Didn’t know where to post this:

https://www.youtube.com/watch?v=D4i32cGbxlw

is this the St.Omer 1 mr @snuffmiller ?

4 Likes

@tobaccobob: No Sir! This picture was made after I left the windmills. I don’t know what the result  was of this “exercise” but I doubt it resulted in any special snuff at all.

Jaap Bes.

3 Likes

@tobaccobob, thanks for sharing the link!

2 Likes

@volunge here’s the man himself I believe @snuffmiller. https://youtu.be/5qWM0xbpAgI

5 Likes

@rostanf: Yes, I can recognise myself.

Jaap Bes.

9 Likes

Here’s a link to snuff recipes thread in Polish snuff forum:

http://www.top25snuff.com/forum/41-produkcja-tabaki/137-przepisy-tabaczne.html

Just one of the recipes, originally posted there by top25snuff.com member Calculator:

"The following recipe is a great instruction for producing Scotch snuff:

16 pounds of potassium carbonate,
5 pounds of ammonium chloride,
4 pounds of salt,
100 pounds of smalls and stalks

Dissolve the first three ingredients in approx. 20 pounds of warm water, then pour onto the stems (finely cut) and smalls.
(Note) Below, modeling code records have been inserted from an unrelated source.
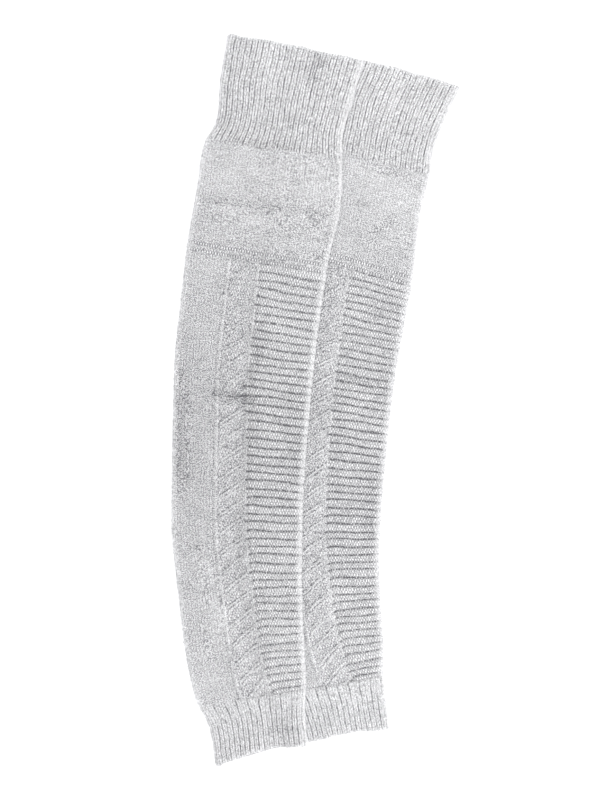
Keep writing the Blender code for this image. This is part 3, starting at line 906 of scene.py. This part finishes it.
def wool_material():
    """Heather wool: pale and dark fibres, the single stitches, painted shade between them and in the grooves,
    and a painted highlight at the folds and open edges.
    """
    look = bpy.context.scene.wool_look
    material, tree = empty_material("heather wool")
    place = tree.add("ShaderNodeTexCoord", {}, {}, "Object")
    across, along, _ = tree.parts(tree.add("ShaderNodeUVMap", {"uv_map": "Knit"}, {}))
    purl, phase, shade, rim = (
        tree.add("ShaderNodeAttribute", {"attribute_name": name}, {}, "Fac")
        for name in ("purl", "phase", "shade", "rim")
    )
    sharp, purl = (purl - 1.0).math("MAXIMUM", 0.0), purl.math("MINIMUM", 1.0)

    # The stitches: two slanting halves to a wale on plain cloth, and bumps on purl cloth
    wander = noise(tree, place, SLOW_WANDER) - 0.5
    jitter = noise(tree, place, QUICK_WANDER, 1.0) - 0.5
    wale = across / WALE + wander * 0.3 + jitter * 0.45
    course = along / COURSE + wander * 0.6 + jitter * 0.6
    side = wale.slopes()
    strand = course + side * 0.85
    plain = (1 - side**4 * 0.9) * (1 - (1 - side) ** 6 * 0.5) * (0.3 + strand.wave() * 0.7)
    stitch = plain * (1 - purl) + purl_bumps(phase + jitter * 0.12, wale) * purl

    # The heather of the yarn, from stitch to stitch, in specks, along the rows and in clouds
    cell = tree.vector((wale * 2).math("FLOOR"), strand.math("FLOOR"))
    cell = tree.add("ShaderNodeTexWhiteNoise", {"noise_dimensions": "2D"}, {"Vector": cell})
    fibres = noise(tree, place, FIBRES, 3.0).ease(0.25, 0.75)
    specks = noise(tree, place, SPECKS).ease(0.44, 0.52)
    clouds = noise(tree, place, CLOUDS).ease(0.25, 0.75)
    streaks = noise(tree, tree.vector(across * 0.09, course.math("FLOOR") * 3.7), 1.0).ease(0.25, 0.75)
    heather = (specks - 0.5) * (0.6 + shade.math("MAXIMUM", 0.0) * 0.9)
    yarn = cell * 0.28 + heather + streaks * 0.17 + clouds * 0.1 + 0.27
    base = mixed(tree, yarn, colour(look.dark), colour(look.light))
    # Painted highlight: the folds and open edges are drawn towards a paler colour
    base = mixed(tree, rim * 0.42, base, colour(look.nap_and_painted_highlight))

    # The painted shade between the stitches and in the grooves, lessened at the folds and open edges as part
    # of their painted highlight
    between = (1 - stitch) ** 1.6 * (0.36 + fibres * 0.36 + cell * 0.32 + purl * 0.2 + sharp * 0.22)
    groove = shade * (1.15 - stitch * 0.4) * (0.6 + (1 - specks) * 0.7)
    depth = (between + groove - between * groove).math("MINIMUM", 0.97) * (1 - rim * 0.65)
    base = mixed(tree, depth, base, colour(look.shade))
    height = stitch * look.stitch + fibres * look.stitch * 0.5
    bump = tree.add("ShaderNodeBump", {}, {"Height": height, "Distance": 1.0, "Strength": 0.8})
    surface(tree, {
        "Base Color": base, "Roughness": look.roughness, "Normal": bump, "Sheen Weight": look.sheen,
        "Sheen Roughness": 0.5, "Specular IOR Level": 0.15,
    })
    return material


def fibre_material():
    """Pale single fibres."""
    look = bpy.context.scene.wool_look
    material, tree = empty_material("loose fibres")
    place = tree.add("ShaderNodeTexCoord", {}, {}, "Object")
    base = mixed(tree, noise(tree, place, 300.0).ease(0.2, 0.6), colour(look.dark), colour(look.light))
    surface(tree, {
        "Base Color": base, "Roughness": look.roughness, "Sheen Weight": look.sheen,
        "Specular IOR Level": 0.15,
    })
    return material


def only(kind, name, make):
    """The data block of that name, made the first time that it is asked for."""
    found = kind.get(name)
    return found if found else make()


def wool():
    return only(bpy.data.materials, "heather wool", wool_material)


def relief_sizes():
    """Values for the inputs of the relief trees, with the lengths along the leg in millimetres."""
    sizes = bpy.context.scene.knit_sizes
    return {
        "Rib": sizes.rib, "Ridge": sizes.ridge, "Rope": sizes.rope, "Purl": sizes.purl,
        "Edge wale": sizes.wale_edge, "Rope pitch": sizes.rope_pitch / MM, "Rope drop": sizes.rope_drop / MM,
    }


def settle(piece, stocking, part, tree, sizes):
    """Raise the relief of a knitted piece, hang it on the root body, and hide the solid that it covers."""
    grown(piece, tree, {**relief_sizes(), **sizes})
    node = f"{stocking.side}_{part}"
    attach(piece, "root")
    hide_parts(node)


def knit_cuffs(part, sections, ribs, wide_band, middle):
    """Both cuffs of a kind, from the names of the sections at their start, end and open edge. The middle is
    how much painted shade lies in the groove between the two columns of a rib."""
    tree = only(bpy.data.node_groups, "Ribs", rib_tree)
    for stocking in (RIGHT, LEFT):
        start, end, open_edge = (stocking.course.station(section) for section in sections)
        made = cuff_mesh(f"{stocking.side}_{part}_knit", stocking, start, end, ribs, open_edge, wool())
        sizes = {"Count": float(ribs), "Wide end": start + wide_band, "Middle": middle}
        settle(made, stocking, part, tree, sizes)


class STOCKINGS_OT_thigh_cuffs(bpy.types.Operator):
    """Knit the two ribbed cuffs at the top"""

    bl_idname = "stockings.thigh_cuffs"
    bl_label = "Thigh cuffs"

    def execute(self, context):
        sections = ("top edge", "cuff seam", "top edge")
        knit_cuffs("thigh_cuff", sections, THIGH_RIBS, NO_WIDE_RIBS, 0.6)
        return {"FINISHED"}


class STOCKINGS_OT_legs(bpy.types.Operator):
    """Knit the two legs with their plain, rope and ridged panels"""

    bl_idname = "stockings.legs"
    bl_label = "Legs"

    def execute(self, context):
        tree = only(bpy.data.node_groups, "Panels", panel_tree)
        for stocking in (RIGHT, LEFT):
            course = stocking.course
            purl = course.station("purl row")
            first = purl + PANELS_START
            pitch = (course.station("ankle seam") - RIDGES_END - first) / RIDGE_COUNT
            made = leg_mesh(f"{stocking.side}_leg_knit", stocking, wool())
            drawn_in = DRAWN_IN[stocking.side]
            sizes = {"First": first, "Pitch": pitch, "Purl station": purl, "Drawn in": drawn_in}
            settle(made, stocking, "leg", tree, sizes)
        return {"FINISHED"}


class STOCKINGS_OT_ankle_cuffs(bpy.types.Operator):
    """Knit the two ribbed cuffs at the bottom"""

    bl_idname = "stockings.ankle_cuffs"
    bl_label = "Ankle cuffs"

    def execute(self, context):
        sections = ("ankle seam", "bottom edge", "bottom edge")
        knit_cuffs("ankle_cuff", sections, ANKLE_RIBS, WIDE_RIB_BAND, 0.35)
        return {"FINISHED"}


class STOCKINGS_OT_fuzz(bpy.types.Operator):
    """Scatter loose fibres over both stockings"""

    bl_idname = "stockings.fuzz"
    bl_label = "Loose fibres"

    def execute(self, context):
        sizes = context.scene.fuzz_sizes
        tree = only(bpy.data.node_groups, "Fuzz", fuzz_tree)
        for part in ("thigh_cuff", "leg", "ankle_cuff"):
            for side in ("right", "left"):
                cloth = bpy.data.objects[f"{side}_{part}_knit"]
                made = bpy.data.objects.new(f"{side}_{part}_fuzz", cloth.data.copy())
                context.scene.collection.objects.link(made)
                grown(made, tree, {"Length": sizes.length, "Width": sizes.width, "Density": sizes.density,
                                   "Seed": float(sizes.seed)})
                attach(made, "root")
        return {"FINISHED"}


class STOCKINGS_OT_stage(bpy.types.Operator):
    """Set up the ground, the light and the camera"""

    bl_idname = "stockings.stage"
    bl_label = "Stage"

    def execute(self, context):
        scene, look = context.scene, context.scene.stage_look
        material, tree = empty_material("white ground")
        surface(tree, {
            "Base Color": colour(look.ground), "Roughness": 1.0, "Emission Color": (1, 1, 1, 1),
            "Emission Strength": look.glow, "Specular IOR Level": 0.0,
        })
        corners = [(x * GROUND_HALF, y * GROUND_HALF, 0) for x, y in ((-1, -1), (1, -1), (1, 1), (-1, 1))]
        mesh = bpy.data.meshes.new("ground")
        mesh.from_pydata(corners, [], [(0, 1, 2, 3)])
        mesh.materials.append(material)
        ground = bpy.data.objects.new("ground", mesh)
        scene.collection.objects.link(ground)
        world = bpy.data.worlds.new("soft sky")
        world.use_nodes = True
        background = world.node_tree.nodes["Background"]
        background.inputs["Color"].default_value = (1, 1, 1, 1)
        background.inputs["Strength"].default_value = look.sky
        scene.world = world
        for name, end in (("thigh lamp", 1), ("ankle lamp", -1)):
            lamp = bpy.data.lights.new(name, "AREA")
            lamp.shape, lamp.size, lamp.energy = "DISK", LAMP_SIZE, look.lamp
            light = bpy.data.objects.new(name, lamp)
            light.location = (LAMP_PLACE[0], end * LAMP_PLACE[1], LAMP_PLACE[2])
            aim = Vector((0, end * LAMP_AIM, 0)) - light.location
            light.rotation_euler = aim.to_track_quat("-Z", "Y").to_euler()
            scene.collection.objects.link(light)
        lens = bpy.data.cameras.new("camera")
        lens.sensor_fit, lens.sensor_height = "VERTICAL", SENSOR_HEIGHT
        lens.lens = lens.sensor_height * look.distance / look.seen
        camera = bpy.data.objects.new("camera", lens)
        camera.location = (*look.middle, look.distance)
        scene.collection.objects.link(camera)
        scene.camera = camera
        scene.view_settings.view_transform = "Standard"
        return {"FINISHED"}


class STOCKINGS_PT_panel(bpy.types.Panel):
    """Lists the pieces and their sizes"""

    bl_idname = "STOCKINGS_PT_panel"
    bl_label = "Wool stockings"
    bl_space_type = "VIEW_3D"
    bl_region_type = "UI"
    bl_category = "Stockings"

    def draw(self, context):
        for group in ("knit_sizes", "wool_look", "fuzz_sizes", "stage_look"):
            settings = getattr(context.scene, group)
            for name in settings.__annotations__:
                self.layout.prop(settings, name)
        for operator in OPERATORS:
            self.layout.operator(operator.bl_idname)


GROUPS = {"knit_sizes": KnitSizes, "wool_look": WoolLook, "fuzz_sizes": FuzzSizes, "stage_look": StageLook}
OPERATORS = (
    STOCKINGS_OT_thigh_cuffs, STOCKINGS_OT_legs, STOCKINGS_OT_ankle_cuffs, STOCKINGS_OT_fuzz,
    STOCKINGS_OT_stage,
)


def register():
    for name, group in GROUPS.items():
        bpy.utils.register_class(group)
        setattr(bpy.types.Scene, name, PointerProperty(type=group))
    for made in (*OPERATORS, STOCKINGS_PT_panel):
        bpy.utils.register_class(made)


def unregister():
    for made in reversed((*OPERATORS, STOCKINGS_PT_panel)):
        bpy.utils.unregister_class(made)
    for name, group in reversed(GROUPS.items()):
        delattr(bpy.types.Scene, name)
        bpy.utils.unregister_class(group)


def main():
    register()
    bpy.ops.stockings.thigh_cuffs()
    bpy.ops.stockings.legs()
    bpy.ops.stockings.ankle_cuffs()
    bpy.ops.stockings.fuzz()
    bpy.ops.stockings.stage()


if __name__ == "__main__":
    main()
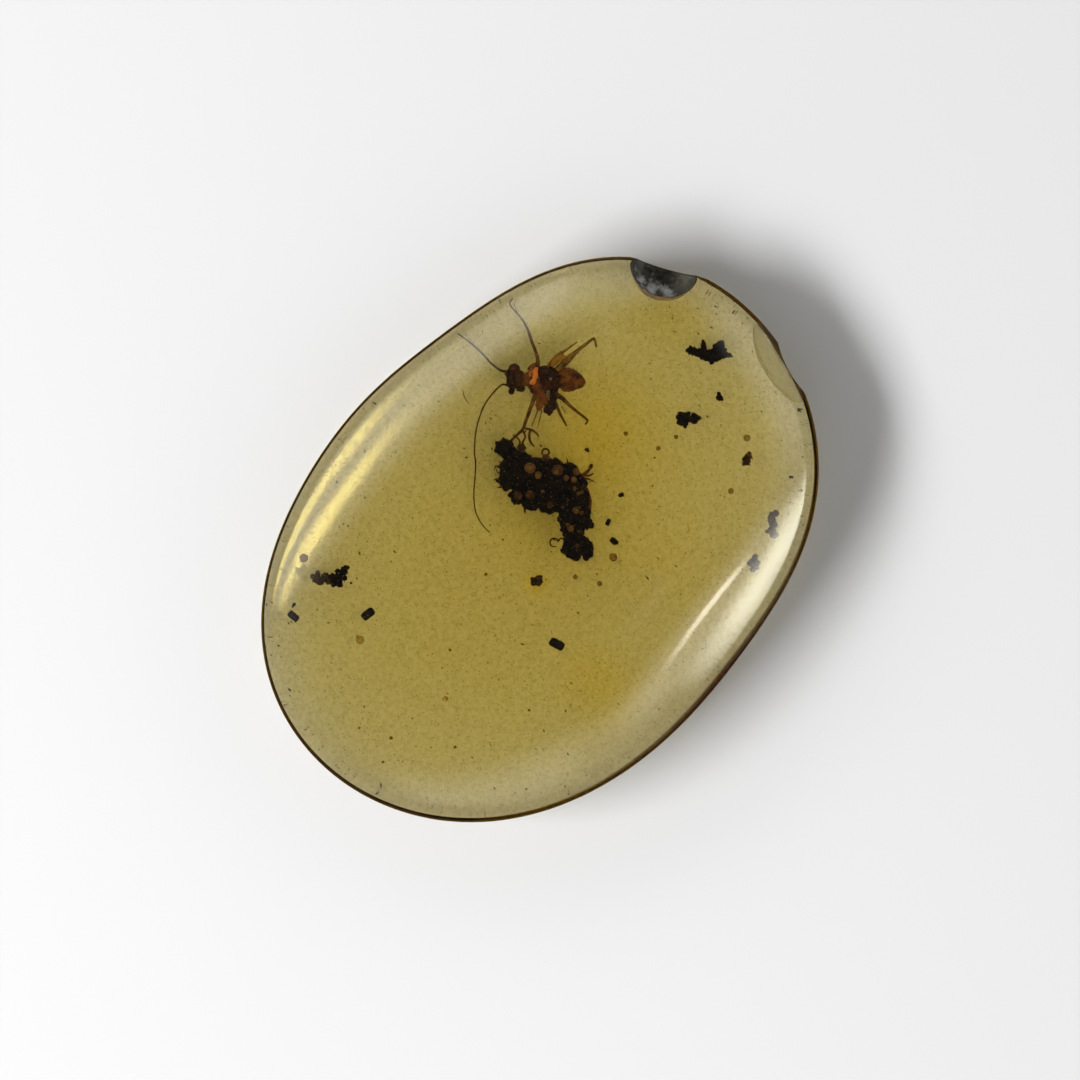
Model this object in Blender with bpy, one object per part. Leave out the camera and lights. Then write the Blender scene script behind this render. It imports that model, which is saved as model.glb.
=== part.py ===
"""Insect in amber: the polished drop of amber, as one closed solid.

Metres, +Z up. The drop lies on its flat polished base at z = 0, with its long
axis along +X. The origin is the middle of its bounding box, on the base. The
insect and the debris round it are sealed inside the amber, so nothing but the
amber is a piece that could be lifted off.
"""
import math

import bmesh
import bpy
import numpy as np
from mathutils import Matrix, Vector

MM = 0.001

# Outline of the widest section: distance from its middle every 30 degrees,
# counterclockwise from +X. The long way is 25 mm and the short way 18 mm.
OUTLINE_RADII = [r * MM for r in
                 (12.46, 11.75, 9.62, 9.01, 9.79, 11.64, 12.49, 11.55, 9.96, 9.09, 9.75, 11.55)]

# Heights: widest section above the base, rounded wall above that, and the dome
# that swells over the whole width. All three add up to 5.8 mm.
GIRDLE_HEIGHT = 2.3 * MM
WALL_RISE = 0.8 * MM
DOME_RISE = 2.7 * MM
DOME_POWER = 2.3

# Where the wall's rounded corner and the foot start, as a share of the
# outline, and how tight their corners are (2 is a plain ellipse).
WALL_START = 0.93
WALL_CORNER = 3.0
FOOT_START = 0.95
FOOT_CORNER = 4.0

# Fineness of the faceted solid.
SEGMENTS = 96
DOME_RINGS = 11
WALL_RINGS = 8
FOOT_RINGS = 6
SCOOP_SEGMENTS = 40
SCOOP_RINGS = 24

# Old damage in the rim: a half-moon chip with a flattened edge under it, and
# a shell-shaped chip with a shallow nick under that. Each is a scoop with the
# shape of an ellipsoid: its middle, its half sizes (along the radius, along
# the rim, up) and the compass angle that its first half size points along.
HALF_MOON_MIDDLE = Vector((11.476, 4.191, 3.3)) * MM
HALF_MOON_HALF_SIZES = Vector((1.70, 1.42, 0.98)) * MM
HALF_MOON_TURN = math.radians(28.5)
FLAT_EDGE_MIDDLE = Vector((11.887, 4.268, 2.3)) * MM
FLAT_EDGE_HALF_SIZES = Vector((0.60, 4.20, 2.60)) * MM
FLAT_EDGE_TURN = math.radians(27.7)
SHELL_CHIP_MIDDLE = Vector((12.17, -1.93, 3.9)) * MM
SHELL_CHIP_HALF_SIZES = Vector((1.22, 2.30, 1.58)) * MM
SHELL_CHIP_TURN = math.radians(-16.1)
EDGE_NICK_MIDDLE = Vector((12.343, -2.686, 2.3)) * MM
EDGE_NICK_HALF_SIZES = Vector((0.60, 1.90, 2.60)) * MM
EDGE_NICK_TURN = math.radians(-16.0)

AMBER_COLOUR = (0.33, 0.26, 0.06, 1.0)
AMBER_ROUGHNESS = 0.05
AMBER_TRANSMISSION = 0.9
AMBER_IOR = 1.54


def clear_scene():
    """Remove every object that the file opened with."""
    for old in list(bpy.data.objects):
        bpy.data.objects.remove(old, do_unlink=True)


def outline_radius(angles):
    """Smooth closed curve through OUTLINE_RADII, by trigonometric interpolation."""
    count = len(OUTLINE_RADII)
    waves = np.fft.rfft(OUTLINE_RADII) / count
    radius = np.full(angles.shape, waves[0].real)
    for order in range(1, count // 2):
        radius += 2.0 * (waves[order].real * np.cos(order * angles)
                         - waves[order].imag * np.sin(order * angles))
    return radius + waves[-1].real * np.cos(count // 2 * angles)


def girdle_ring():
    """Plan points (N, 2) of the widest section, centred on its bounding box."""
    angles = np.linspace(0.0, 2.0 * math.pi, SEGMENTS, endpoint=False)
    radius = outline_radius(angles)
    points = np.stack((radius * np.cos(angles), radius * np.sin(angles)), axis=1)
    return points - (points.max(axis=0) + points.min(axis=0)) / 2.0


def dome_height(share):
    """Height of the dome at a share of the outline, over the wall."""
    return DOME_RISE * (1.0 - share ** DOME_POWER)


def side_profile():
    """(share of the outline, height) pairs from the dome's first ring to the base."""
    wall_top = GIRDLE_HEIGHT + WALL_RISE
    profile = []
    for share in np.linspace(0.0, WALL_START, DOME_RINGS + 1)[1:-1]:
        profile.append((share, wall_top + dome_height(share)))
    for turn in np.linspace(0.0, math.pi / 2.0, WALL_RINGS + 1):
        share = WALL_START + (1.0 - WALL_START) * math.sin(turn) ** (2.0 / WALL_CORNER)
        profile.append((share, GIRDLE_HEIGHT + WALL_RISE * math.cos(turn) + dome_height(share)))
    for turn in np.linspace(0.0, math.pi / 2.0, FOOT_RINGS + 1)[1:-1]:
        share = FOOT_START + (1.0 - FOOT_START) * math.cos(turn) ** (2.0 / FOOT_CORNER)
        profile.append((share, GIRDLE_HEIGHT * (1.0 - math.sin(turn))))
    profile.append((FOOT_START, 0.0))
    return profile


def build_drop():
    """Skin the rings of the side profile, with a point on top and a flat base."""
    girdle = girdle_ring()
    shape = bmesh.new()
    top = shape.verts.new((0.0, 0.0, GIRDLE_HEIGHT + WALL_RISE + dome_height(0.0)))
    rings = []
    for share, height in side_profile():
        rings.append([shape.verts.new((x * share, y * share, height)) for x, y in girdle])
    for step in range(SEGMENTS):
        after = (step + 1) % SEGMENTS
        shape.faces.new((top, rings[0][step], rings[0][after]))
        for upper, lower in zip(rings, rings[1:]):
            shape.faces.new((upper[step], lower[step], lower[after], upper[after]))
    shape.faces.new(list(reversed(rings[-1])))
    return shape


def new_object(name, shape):
    """Turn a bmesh into an object in the scene."""
    mesh = bpy.data.meshes.new(name)
    shape.to_mesh(mesh)
    shape.free()
    made = bpy.data.objects.new(name, mesh)
    bpy.context.scene.collection.objects.link(made)
    return made


def add_scoop(amber, name, middle, half_sizes, turn):
    """Cut one ellipsoid scoop out of the amber's rim."""
    shape = bmesh.new()
    place = (Matrix.Translation(middle) @ Matrix.Rotation(turn, 4, "Z")
             @ Matrix.Diagonal(half_sizes.to_4d()))
    bmesh.ops.create_uvsphere(shape, u_segments=SCOOP_SEGMENTS, v_segments=SCOOP_RINGS,
                              radius=1.0, matrix=place)
    cutter = new_object(name, shape)
    cutter.hide_render = True
    cutter.display_type = "WIRE"
    cut = amber.modifiers.new(name, "BOOLEAN")
    cut.operation = "DIFFERENCE"
    cut.solver = "EXACT"
    cut.object = cutter


def amber_material():
    """Clear olive-yellow amber with a hand polish."""
    material = bpy.data.materials.new("clear_amber")
    material.use_nodes = True
    shader = material.node_tree.nodes["Principled BSDF"]
    shader.inputs["Base Color"].default_value = AMBER_COLOUR
    shader.inputs["Metallic"].default_value = 0.0
    shader.inputs["Roughness"].default_value = AMBER_ROUGHNESS
    shader.inputs["IOR"].default_value = AMBER_IOR
    shader.inputs["Transmission Weight"].default_value = AMBER_TRANSMISSION
    return material


def build():
    """Make the amber with its chips, its flattened edge and its nick."""
    clear_scene()
    amber = new_object("amber", build_drop())
    amber.data.materials.append(amber_material())
    amber.data.shade_smooth()
    add_scoop(amber, "half_moon_scoop", HALF_MOON_MIDDLE, HALF_MOON_HALF_SIZES, HALF_MOON_TURN)
    add_scoop(amber, "flat_edge_scoop", FLAT_EDGE_MIDDLE, FLAT_EDGE_HALF_SIZES, FLAT_EDGE_TURN)
    add_scoop(amber, "shell_chip_scoop", SHELL_CHIP_MIDDLE, SHELL_CHIP_HALF_SIZES,
              SHELL_CHIP_TURN)
    add_scoop(amber, "edge_nick_scoop", EDGE_NICK_MIDDLE, EDGE_NICK_HALF_SIZES, EDGE_NICK_TURN)


build()
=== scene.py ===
"""Insect in amber: the looks of a polished drop of amber and of what it holds.

Lengths are in millimetres until a mesh is made, and then in metres. Sealed things are placed
by where they look to be from above, in a plan with x to the right and y up, in which the
drop's long axis rises at 46 degrees. Sight.sink() follows the bent line of sight down into
the amber, so each thing sits at its own depth under the place where it is seen.
"""

import logging
import math
from dataclasses import dataclass, field
from enum import Enum

import bpy
import numpy as np
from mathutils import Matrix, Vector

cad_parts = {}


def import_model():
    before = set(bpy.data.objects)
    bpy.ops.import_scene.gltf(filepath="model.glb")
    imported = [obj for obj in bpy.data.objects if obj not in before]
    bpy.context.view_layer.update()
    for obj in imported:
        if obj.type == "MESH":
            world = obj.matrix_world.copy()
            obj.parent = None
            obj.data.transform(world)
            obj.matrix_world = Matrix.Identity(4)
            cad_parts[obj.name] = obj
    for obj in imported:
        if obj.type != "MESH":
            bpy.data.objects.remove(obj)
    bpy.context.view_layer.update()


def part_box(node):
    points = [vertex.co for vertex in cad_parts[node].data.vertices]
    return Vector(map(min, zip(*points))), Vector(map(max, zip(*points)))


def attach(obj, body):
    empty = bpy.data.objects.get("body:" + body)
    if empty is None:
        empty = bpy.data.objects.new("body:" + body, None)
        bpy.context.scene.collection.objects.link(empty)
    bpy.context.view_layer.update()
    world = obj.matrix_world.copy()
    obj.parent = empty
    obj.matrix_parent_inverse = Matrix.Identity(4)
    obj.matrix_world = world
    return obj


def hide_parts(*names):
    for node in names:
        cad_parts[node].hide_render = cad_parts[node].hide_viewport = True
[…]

The whole mixture must stand for 10-14 days until it is warm enough. Before it is ground, set it aside to dry. If it is to be scented, the essence of bergamot or lemon or Tonka beans will give it the right aroma."

Rough expression in % (mass fractions of Scotch snuff components):

Tobacco 69 %
Water 14 %
Potash 11 %
Ammonium chloride (salmiak) 3 %
Salt 3 %

I actually gave it a whirl a couple of years ago:

Scotch

From left to right: 1) crumbs of stems and smalls; 2) finished scotch; 3) same scotch, dried-out and milled to fine; 4) scotch brown, i. e., 2) with extra water (total moisture content about 30%).

So, same base with different moisture and grind and gives three different plain snuffs.

Warning: this “extra salty” recipe gives very strong, ammonia-rich snuff with a very invigorating burn. Turned to brown, it takes an extra week to round-up (three weeks, in total).

5 Likes

The best way is to disolve potassium carbonate and ammonium chloride seperately and not one after another in the same volume of water, cause that gives a lot of foaming!

4 Likes

@snuffmiller, thank you for the spot-on elaboration!